A.4  The clustering algorithm used to detect bundles

This is a hierarchical clustering algorithm (see e.g. Seber, 1984). The principle is to identify the two items that are most likely to belong to the same group and to link them together. Then a new distance, or, in our case, adjacency, is defined between this pair and each of the remaining items. One then returns to the first step and looks for the most adjacent pair in the reduced set of items, which will include a combined pseudo-item. This process of joining the two closest items continues recursively until only one item is left. At each stage a measure of the association of the two items joined together is given by their adjacency, which in general is a combined adjacency.

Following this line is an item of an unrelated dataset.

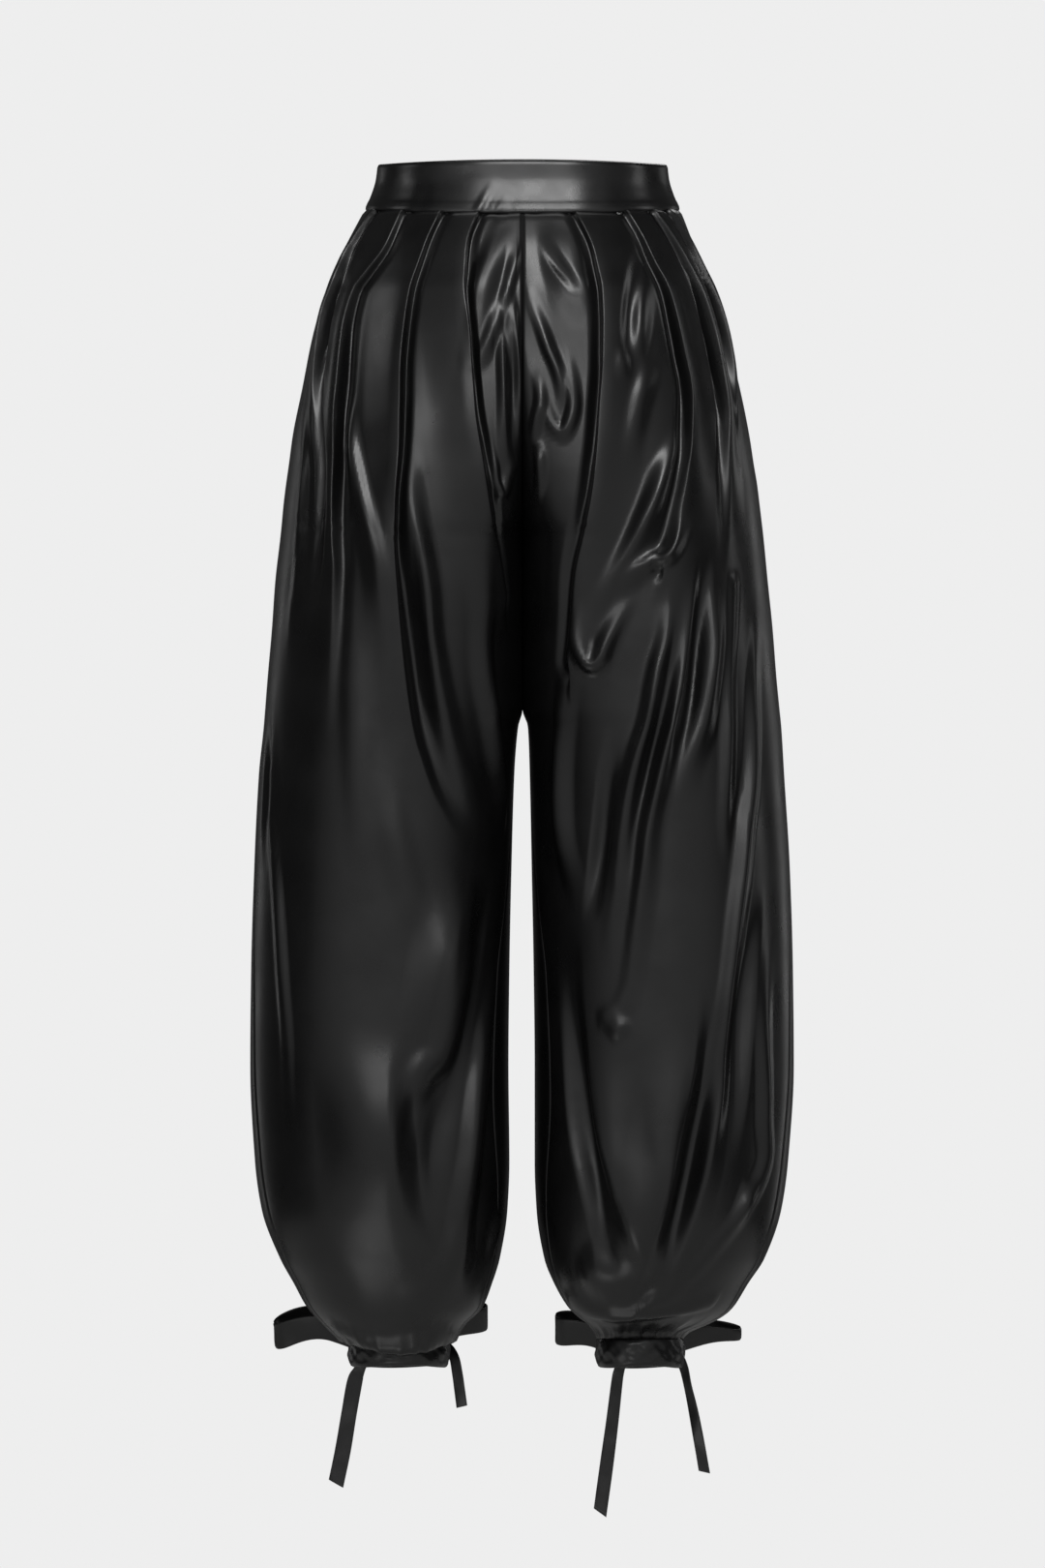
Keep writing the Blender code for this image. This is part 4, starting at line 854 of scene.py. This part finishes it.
# %% Gathers and seams
GATHERS = 17                # over one panel's hem
GATHER_HEIGHT = 2.3
GATHER_REACH = (18.0, 52.0) # the shortest and the longest, up from the band
GATHER_FADE = 5.0           # they die out this far above the hem's edge,
HEM_FADE = 12.0             # and the folds this far
GOLDEN = 0.618034
SEAM_FADE = 6.0             # folds die out this far from a seam
SEAM_DIP = 0.9              # each seam lies in a small valley
SEAM_DIP_WIDTH = 3.0
TUCK = 1.4                  # the panels' top goes in under the waistband
TUCK_HEIGHT = 5.0


def gathers(share, to_hem):
    """Sum over k of a narrow bump at share k, which grows to the hem over its own reach."""
    total = np.zeros(share.shape)
    for k in range(GATHERS):
        luck = (k * GOLDEN) % 1.0
        middle = (k + 0.5 + 0.5 * (luck - 0.5)) / GATHERS
        reach = GATHER_REACH[0] + (GATHER_REACH[1] - GATHER_REACH[0]) * ((luck * 3.7) % 1.0)
        width = (0.35 + 0.2 * luck) / GATHERS
        bump = np.exp(-((share - middle) / width) ** 2)
        total += bump * ease(1 - to_hem / reach) * (0.6 + 0.6 * luck)
    return GATHER_HEIGHT * (total - 0.7 * ease(1 - to_hem / GATHER_REACH[0]))


print("gathers across a hem, lift in mm:", gathers(np.linspace(0.1, 0.9, 5), np.zeros(5)).round(1))

# %% Both sides of a panel
NORMAL_STEP = 1.0           # the form's direction is measured between arcs this far each way
SEAT_REACH = 12.0           # this near the centre seam of the seat, lifts go straight to the front or back
SEAT_END = 305.0
PANEL_WALL = 1.1


def faces_turned(side, panel):
    """True where the grid's own direction would point the faces inwards."""
    return (side == "left") != (panel == "back")


def panel_grids(side, panel):
    """Outer = form(arc + shift) + normal * lift; inner = form(arc) + normal * (lift - wall)."""
    table = leg_rows(side)
    leg = Leg(side, np.linspace(table[0].run, table[-1].run, PANEL_ROWS))
    folds = FOLDS[side, panel]
    arcs = panel_arcs(leg, panel, folds)
    runs = np.repeat(leg.runs[:, None], arcs.shape[1], axis=1)
    start, end = leg.ends(panel)
    shapes = [fold_shape(fold, leg, panel, arcs, runs) for fold in folds]
    to_seam = np.minimum(arcs - start[:, None], end[:, None] - arcs)
    fade = ease(to_seam / SEAM_FADE)
    to_hem = leg.runs[-1] - runs
    lift = sum(shape[0] for shape in shapes) * fade * ease(to_hem / HEM_FADE)
    shift = sum(shape[1] for shape in shapes) * fade
    share = (arcs - start[:, None]) / (end - start)[:, None]
    lift += gathers(share, to_hem) * ease(to_hem / GATHER_FADE)
    lift -= SEAM_DIP * (1 - ease(to_seam / SEAM_DIP_WIDTH))
    lift -= TUCK * (1 - ease((runs - TOP_RUN) / TUCK_HEIGHT))
    across = leg.points(panel, arcs + NORMAL_STEP) - leg.points(panel, arcs - NORMAL_STEP)
    under = leg.points(panel, arcs)
    normal = np.cross(across, np.gradient(under, axis=0))
    if faces_turned(side, panel):
        normal = -normal
    normal /= np.linalg.norm(normal, axis=-1, keepdims=True)
    seat = (1 - ease((end[:, None] - arcs) / SEAT_REACH)) * (1 - ease((runs - SEAT_END) / SEAT_REACH))
    straight = np.array([0.0, -1.0 if panel == "front" else 1.0, 0.0])
    normal += seat[..., None] * (straight - normal)
    normal /= np.linalg.norm(normal, axis=-1, keepdims=True)
    outer = leg.points(panel, arcs + shift) + normal * lift[..., None] * MM
    inner = under + normal * (lift - PANEL_WALL)[..., None] * MM
    return outer, inner


# %% [markdown]
# ## Walls
# Each cloth piece is a closed wall. Its grid of points goes over the outside, round the lower edge, back
# up the inside and round the upper edge, so one wrapped grid makes the whole skin and its edges are
# rounded instead of cut.

# %% One wrapped grid to a mesh
def quads(index):
    """The four corners of each cell of a grid of point numbers, one row a cell."""
    corners = [index[:-1, :-1], index[:-1, 1:], index[1:, 1:], index[1:, :-1]]
    return np.stack(corners, axis=-1).reshape(-1, 4)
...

Different versions of this process vary in the way that the combined adjacency of the merged item to the remaining items is determined. I used a variant of the group average method (Seber, 1984) that was tailored to this particular problem. I kept data on the circumferential zones of the nerve ring in which each process ran (e.g. lower left). This was necessary because it is only possible for two processes to be adjacent to the extent that they run in the same zone. The adjacency between two groups is then defined as the ratio of the total adjacency between their constituent processes to the summed circumferential zone length that they have in common. By keeping the total constituent adjacencies and the summed zonal lengths at each stage these "zonal ratios" can be easily combined when two items are merged. I also prevented the fusion of groups with comparatively small overlaps, because the data for such cases would be correspondingly noisy and if they were to belong to a genuine bundle there would have to be an overlapping intermediate fibre in any case. This zonal ratio system does, however, permit bundles that are longer than some, or even all, of the constituent processes, and this is an important feature of it.